Transcribe word for word only the span whose first line is the one with "seated on them." and whose last line is the one with "for body, members"; both of those lines belong to it.

*DATA SEGMENT*.
--------------------------------------------------

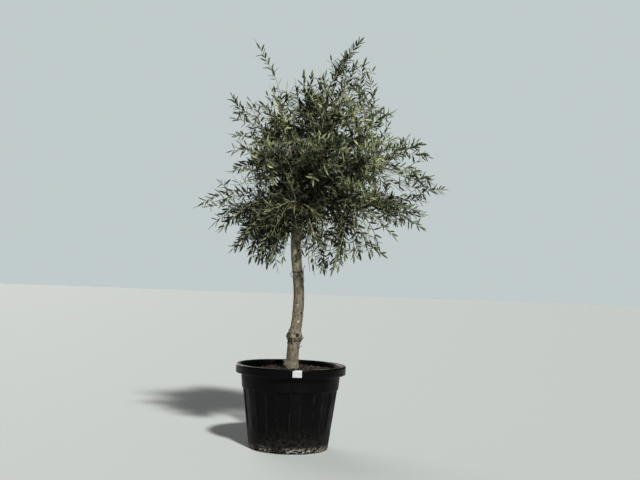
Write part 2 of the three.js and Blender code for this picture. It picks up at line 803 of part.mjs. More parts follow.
function addMesh(name, solid, look) {
  const made = solid.getMesh();
  const geometry = new THREE.BufferGeometry();
  const position = new Float32Array(made.numVert * 3);
  for (let i = 0; i < made.numVert; i++)
    position.set(made.vertProperties.subarray(i * made.numProp, i * made.numProp + 3), i * 3);
  geometry.setAttribute("position", new THREE.BufferAttribute(position, 3));
  geometry.setIndex(new THREE.BufferAttribute(made.triVerts, 1));
  geometry.computeVertexNormals();
  const mesh = new THREE.Mesh(geometry, new THREE.MeshStandardMaterial(look));
  mesh.name = name;
  tree.add(mesh);
}

addLimbs();
addStems();
const limbSpans = spansOf(trunkLine, 20, (t) => trunkRadius(t, 0));
for (const { limb, size } of masses) limbSpans.push(...spansOf(limb, 8, (t) => taperOf(size, t)));
addShoots();

addMesh("pot", potSolid(), LOOKS.pot);
addMesh("soil", soilSolid(), LOOKS.soil);
addMesh("label", labelSolid(), LOOKS.label);
addMesh("trunk", trunkSolid(), LOOKS.trunk);
addMesh("tie", tieSolid(), LOOKS.tie);

// Each limb is cut clear of the trunk and of the limbs before it, so that it is seated on them.
let carried = trunkSolid(TOUCH);
for (const mass of masses) {
  addMesh(`${mass.kind}_${mass.name}`, largest(limbSolid(mass).subtract(carried)), LOOKS[mass.kind]);
  carried = carried.add(limbSolid(mass, TOUCH));
}
for (const mass of masses) addMesh(`foliage_${mass.name}`, foliageSolid(mass), LOOKS.foliage);

export default tree;
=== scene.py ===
"""A potted olive tree: its bark, boughs, twigs, leaves, soil and pot, grown and finished round its frame.

Metres, +Z up, the front faces -Y. The crown grows by one rule: masses of foliage stand in tiers round
its middle, a limb leads to each, a stem goes on from each limb, and shoots leave the stems for tips on
uneven shells. Here each shoot also bears lateral twigs, and all of them bear pairs of leaves.
"""

import json
import math
from types import SimpleNamespace

import bpy
import numpy as np
from mathutils import Matrix, Vector

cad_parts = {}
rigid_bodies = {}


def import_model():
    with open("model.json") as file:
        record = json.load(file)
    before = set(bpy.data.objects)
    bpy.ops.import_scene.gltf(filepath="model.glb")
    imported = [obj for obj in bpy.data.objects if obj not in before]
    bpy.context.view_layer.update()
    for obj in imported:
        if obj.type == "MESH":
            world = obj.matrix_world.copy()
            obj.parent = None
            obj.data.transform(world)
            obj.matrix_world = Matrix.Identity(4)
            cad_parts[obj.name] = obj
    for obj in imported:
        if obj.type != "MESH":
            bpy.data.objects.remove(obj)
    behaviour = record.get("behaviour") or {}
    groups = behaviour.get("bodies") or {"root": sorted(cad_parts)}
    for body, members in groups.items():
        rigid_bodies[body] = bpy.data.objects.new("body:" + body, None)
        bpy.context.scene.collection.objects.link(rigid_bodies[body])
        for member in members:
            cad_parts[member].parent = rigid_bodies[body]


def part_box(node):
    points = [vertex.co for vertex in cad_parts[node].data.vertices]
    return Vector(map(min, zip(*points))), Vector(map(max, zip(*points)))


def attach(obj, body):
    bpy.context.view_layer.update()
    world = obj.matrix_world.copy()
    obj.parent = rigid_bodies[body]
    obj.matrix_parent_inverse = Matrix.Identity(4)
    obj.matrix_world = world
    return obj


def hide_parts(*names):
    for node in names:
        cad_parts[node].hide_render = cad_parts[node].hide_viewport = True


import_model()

bl_info = {
    "name": "Potted olive tree",
    "version": (1, 0, 0),
    "blender": (4, 5, 0),
    "location": "View3D > Sidebar > Olive",
    "description": "Grows the bark, twigs, leaves, soil and pot of an olive tree round its frame",
    "category": "Add Mesh",
}

TURN = 2 * math.pi
UP = np.array([0.0, 0.0, 1.0])
BACK = np.array([0.0, 1.0, 0.0])
STEEP = 0.8  # a line whose heading rises by more than this share is taken as upright
GOLDEN_TURN = 180 * (3 - math.sqrt(5))  # the golden angle, in degrees
EYE_GAMMA = 2.2  # how a colour as it is seen follows from its light
TINY = 1e-12
JUST_UNDER = 1e-9  # keeps the end of a curve in its last span
# Numbers by chance: a fast sine's rates and height, and large factors that mix the bits of a key
SINE = SimpleNamespace(first=12.9898, second=78.233, height=43758.5453)
SCATTER = (73856093, 19349663, 83492791, 2654435761, 1274126177)
LATTICE_SHIFT = 1000.5  # keeps the noise's lattice off the middle of things
LOW_16, LOW_32 = 0xFFFF, 0xFFFFFFFF
# What each thing that varies by chance starts from
SEED = SimpleNamespace(
    limb=5, hidden_turn=7, hidden_rise=8, hidden_out=9, roll=11, lateral_lean=13, lateral_size=17, tone=23,
    fine_size=31, fine_lean=32, fine_turn=33, thin_between=41, thin_laterals=42, thin_fine=43,
    limb_shoot=51, limb_shoot_length=52, shoot_leaves=71, lateral_leaves=72, fine_leaves=73,
    open_leaves=74, leaf_shape=80, leaf_tone=580, grain=3, lumps=9, pits=21, wobble=31, ledge=17,
    dents=5, clods=40, grit=50, crumbs=61, chips=62, creases=8, limb_lumps=12, wander=2, stub_wander=5,
)
POT_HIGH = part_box("pot")[1]
TRUNK_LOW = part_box("trunk")[0]


# The sizes and colours that a user would change


def seen(red, green, blue):
    """A colour as it is seen, from 0 to 255, as light."""
    return tuple((np.array([red, green, blue]) / 255) ** EYE_GAMMA)


def length_of(name, description, default):
    return bpy.props.FloatProperty(
        name=name, description=description, default=default, precision=4, unit="LENGTH"
    )


def share_of(name, description, default):
    return bpy.props.FloatProperty(
        name=name, description=description, default=default, min=0, max=1, subtype="FACTOR"
    )


def colour_of(name, description, default):
    """A colour that is given as it is seen."""
    return bpy.props.FloatVectorProperty(
        name=name, description=description, default=seen(*default), size=3, min=0, max=1, subtype="COLOR"
    )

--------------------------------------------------

*OUTPUT FOR THIS TASK*.
// Each limb is cut clear of the trunk and of the limbs before it, so that it is seated on them.
let carried = trunkSolid(TOUCH);
for (const mass of masses) {
  addMesh(`${mass.kind}_${mass.name}`, largest(limbSolid(mass).subtract(carried)), LOOKS[mass.kind]);
  carried = carried.add(limbSolid(mass, TOUCH));
}
for (const mass of masses) addMesh(`foliage_${mass.name}`, foliageSolid(mass), LOOKS.foliage);

export default tree;
=== scene.py ===
"""A potted olive tree: its bark, boughs, twigs, leaves, soil and pot, grown and finished round its frame.

Metres, +Z up, the front faces -Y. The crown grows by one rule: masses of foliage stand in tiers round
its middle, a limb leads to each, a stem goes on from each limb, and shoots leave the stems for tips on
uneven shells. Here each shoot also bears lateral twigs, and all of them bear pairs of leaves.
"""

import json
import math
from types import SimpleNamespace

import bpy
import numpy as np
from mathutils import Matrix, Vector

cad_parts = {}
rigid_bodies = {}


def import_model():
    with open("model.json") as file:
        record = json.load(file)
    before = set(bpy.data.objects)
    bpy.ops.import_scene.gltf(filepath="model.glb")
    imported = [obj for obj in bpy.data.objects if obj not in before]
    bpy.context.view_layer.update()
    for obj in imported:
        if obj.type == "MESH":
            world = obj.matrix_world.copy()
            obj.parent = None
            obj.data.transform(world)
            obj.matrix_world = Matrix.Identity(4)
            cad_parts[obj.name] = obj
    for obj in imported:
        if obj.type != "MESH":
            bpy.data.objects.remove(obj)
    behaviour = record.get("behaviour") or {}
    groups = behaviour.get("bodies") or {"root": sorted(cad_parts)}
    for body, members in groups.items():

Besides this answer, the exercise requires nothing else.